At CR 23/MR 9, the Great Wyrm white dragon also adds nasty conditions to their breath, receive a freezing, deadly variant of acid fog and their walls of ice are truly massive – and that, before imprisonment ice tombs. Have I mentioned that their scales are so cold, they may shatter weapons or that their tramples may literally cause avalanches when erupting via burrow speed? What about an alternate, beam-like breath weapon that may ignore immunities via mythic power and offers no save – ouch!
Finally, as is the tradition – the king, ladies and gentlemen, at CR 27/MR 10 – the Great Wyrm Red can eliminate fire resistance/immunities, ignores ability damage/negative levels etc. up to an extent due to draconic fortitude, force mortals to do his bidding with nary a glance and has, due to jewels and gold in the coat, a mythic fortification effect going – oh, and his gaze can be a true seeing/faerie fire-combo and the breath may melt rock, creating lava. Yeah! Glorious, deadly, awesome!
The CR 26/MR 10 Tor Linnorm also belongs into this emperor-level class of foes – reflexive fast healing, remaining active until -390 hit points (!!!), animating magma as deadly elementals and searing scales etc. make for a cool, surprisingly different build for such a fire-.based draconic brute – kudos here!
As always, we also receive a unique, new creature with the Fell Drake at CR 12/MR 5 – these drakes evolved in the realms of necromancer kings long gone, adapting to working with undead and ghosts and would make for superb mounts for the Nazghûl or similar undead – those that rouse the ire of the creatures can easily be driven from the saddle, though and synergy between e.g. frightful moans of mount and rider make for a cool idea.
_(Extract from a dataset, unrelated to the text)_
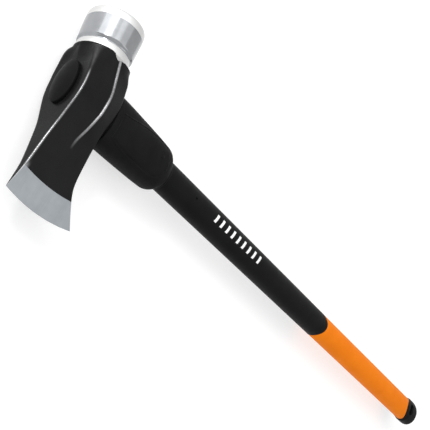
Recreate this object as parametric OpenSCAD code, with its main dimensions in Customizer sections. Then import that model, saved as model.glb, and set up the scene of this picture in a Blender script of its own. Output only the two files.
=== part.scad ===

Editing and formatting are very good, I didn’t notice any significant glitches. Layout adheres to Legendary Games’ 2-column full-color standard for the series and the module’s 2 pieces of original artwork are nice. The pdf has no bookmarks, but at least a hyperlinked ToC, which is still a comfort detriment compared to proper bookmarks.
Jason Nelson’s dragons have probably the hardest legacy to hit a creature type can have – I’m a vocal friend of the notion that dragons ought to be truly frightening, deadly and make the PCs shake their boots. Dragons should never be disposable…or bland. Thankfully, the true, massive dragons are just…glorious! They are beauties, with superb, unique abilities, massive, huge statblocks and just style and panache galore. While the drakes are also nice, they fall behind the full-blown dragon’s in style and coolness – and know what? For once, I’m very much okay with that. Why? Because, in my opinion, it’s intentional. It is obvious that Legendary Games mastermind Jason Nelson can make those glorious abilities – he literally plastered the true dragons with them. The thing is – drakes are supposed to be the smaller, less awe-inspiring brethren of the true dragons and while the new abilities reflect that, they still are iconic and cool – and as such, I consider the distinction well wrought. The new creature will see much use in different tables, though personally, I have to admit the fluff etc. feels more like a template than a creature to me.
Oh well, the scaly lord is eyeing me right now and I already have these colored flames dancing on me, so I better wrap this up before he incinerates me… These dragons are awesome. their builds are deadly and massive and while I would have loved one book on dragons, one on drakes, one on linnorms, one cannot always have everything, can one? Since I found at least one, often more components in each creature I really, really loved, I’ll settle on a final verdict of 5 stars + seal of approval, in spite of the missing bookmarks.